Those of you who know me know that the closest thing I have to a personal recipe book is a binder full of well-thumbed take-out menus. (Looking at a webpage is not the same). Cookbooks are for people who cook, and I am not one of those people. I have a bad habit of putting something on the stove or in the oven, then wandering off and picking up a book, which I read until the smoke alarm goes off. Now that I’ve moved from big city to small town, though, my options are limited. I cannot rely on my landlord and downstairs neighbor to feed me regularly, no matter how much he loves to cook. Henri, truth be told, has a much more active social life than I do. So I’ve attempted to move beyond takeout, prepared meals, and microwaveables. I’ve developed a morbid fascination with cooking shows, where I’ve learned that it is much easier to set a frying pan of food on fire than it is to put it out, and that any chef who says, “this is a very simple technique” or “store-bought is fine” is lying to me. I’ve also started looking at every cookbook that comes into the library. Frankly, most are beyond my skills, though I have sent a few Henri’s way, with recipes bookmarked here and there. My skills lie at the level of Mark Bittman’s How to Cook Everything – the Basics. I purchased my own copy after following his directions for putting hot hardboiled eggs into an ice water bath to make them easier to peel. Life-altering! I thought that would be my one and only, but I now have in my hands a lovely, reassuring volume titled Salt Fat Acid Heat, Mastering the Elements of Good Cooking by Samin Nosrat.
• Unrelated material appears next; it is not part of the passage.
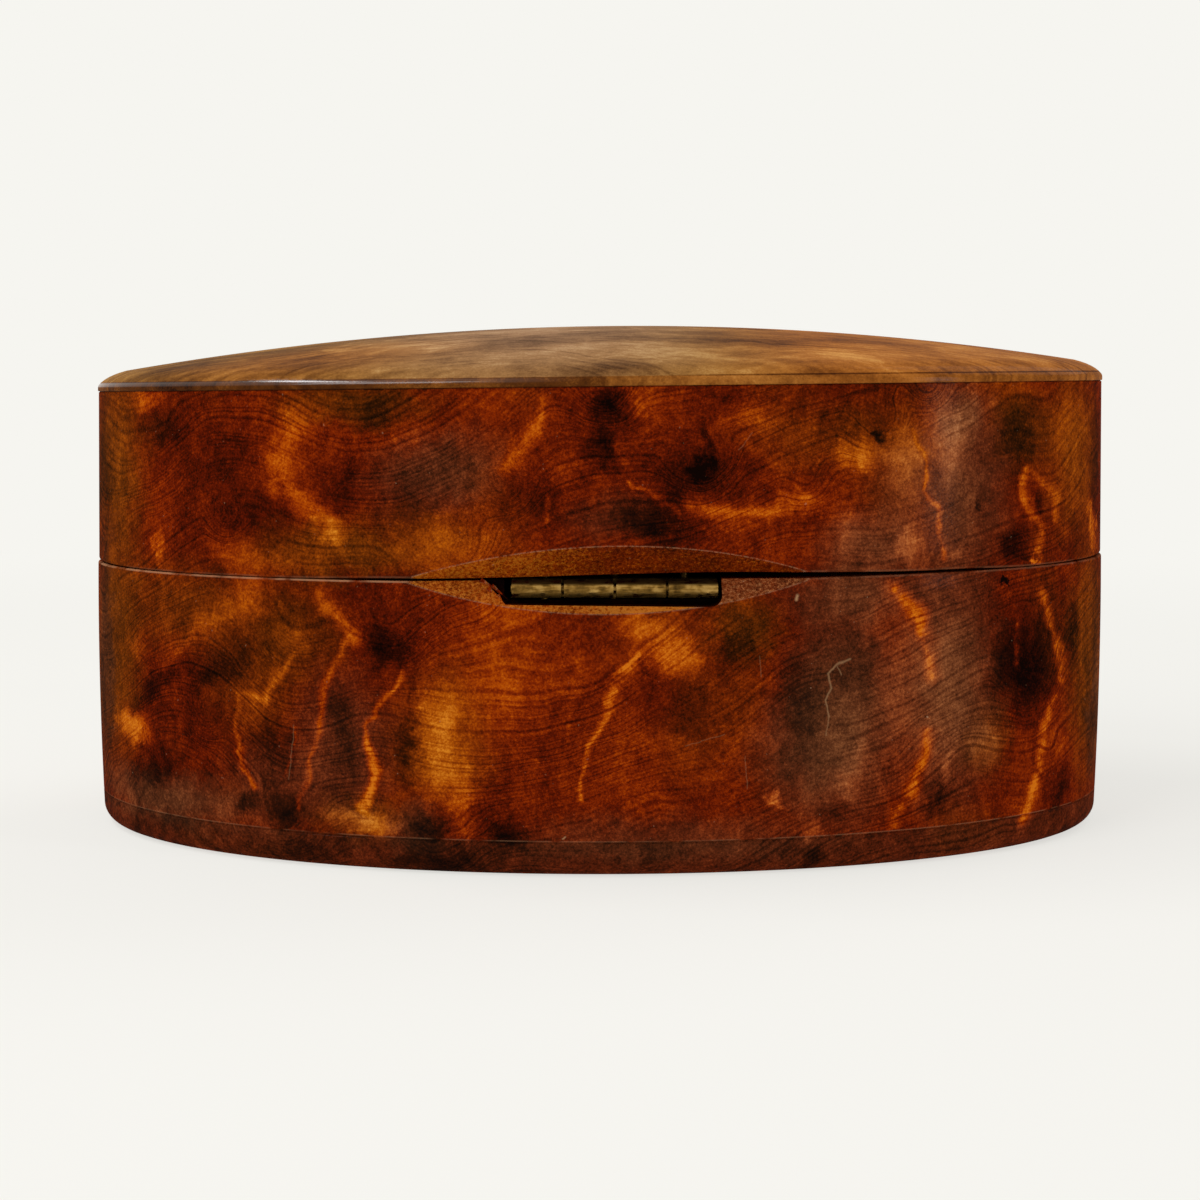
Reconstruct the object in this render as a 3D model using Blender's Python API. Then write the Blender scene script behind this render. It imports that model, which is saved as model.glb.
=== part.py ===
"""Oval trinket box of burl wood, with a crowned lid on a small brass hinge.

The long axis lies along X. The foot is at Z = 0, the front faces -Y and the hinge is at the
back, at +Y. The wooden box is four pieces: a base plate and a lid panel, each glued to a ring
of wall. The hinge is two rolled leaves, the pin between them and three nails in each leaf.
The lid's pieces hang from an empty on the hinge's axis, which turns about X.
"""

import math

import bmesh
import bpy
from mathutils import Matrix, Vector

mm = 0.001

# Driving dimensions of the wood
BOX_LENGTH = 120.0 * mm
BOX_DEPTH = 80.0 * mm
WALL_THICKNESS = 7.0 * mm
SEAM_HEIGHT = 30.9 * mm  # top of the body wall above the table
LID_WALL_HEIGHT = 19.9 * mm
BASE_THICKNESS = 3.6 * mm
WALL_DRAFT = 0.9 * mm  # how far the wall has curved in at the table
FOOT_RADIUS = 2.0 * mm
LID_DRAFT = 0.1 * mm  # how far the lid wall leans in at the seam
ARRIS_RADIUS = 0.25 * mm  # the softened edges at the seam
PANEL_OVERHANG = 0.1 * mm
PANEL_RIM_HEIGHT = 1.55 * mm  # the crown above the lid joint, at the rim
PANEL_EDGE_RADIUS = 0.7 * mm
PANEL_EDGE_SLOPE = 18  # degrees from level, where the rounded edge runs out into the crown
CROWN_RISE = 5.65 * mm  # from the rim to the middle of the lid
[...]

According to the author, “Anyone can cook anything and make it delicious.” Well, she’s never seen me in a kitchen, but as long as she was giving me the benefit of the doubt I decided to keep reading. Nosrat goes on to discuss what she calls “The Four Elements of Good Cooking,” the salt, fat, acid and heat of the title. She defines, explains, gives examples, and teaches you how to do some basic troubleshooting. The science of cooking is discussed, in a straightforward way that won’t cause terrifying flashbacks to high school chemistry classes. After this, you move on to Part Two—Recipes and Recommendations. This starts with a helpful section on Kitchen Basics, with advice on choosing tools, where not to skimp on ingredients, and how to slice, dice and chop. After this, you move into recipes. If you’re not sure where to start, the author includes a section called “Cooking Lessons” which provides short lists of recipes that highlight specific skills. These are great for a beginner, or for someone who wants to master a certain element of cooking they’re not as familiar with. Per the author’s recommendation, I am not trying to cook anything before reading the whole book. When I do, I’ll probably start with one of the simpler lesson recipes.
Overall, I would recommend this for beginning to intermediate cooks, the collections of public libraries of all sizes, and as a gift for those about to set up housekeeping. The tone is conversational, the content is well-organized, and the illustrations by Wendy McNaughton are both easy to follow and charming.
I am beginning to believe I can actually learn to cook!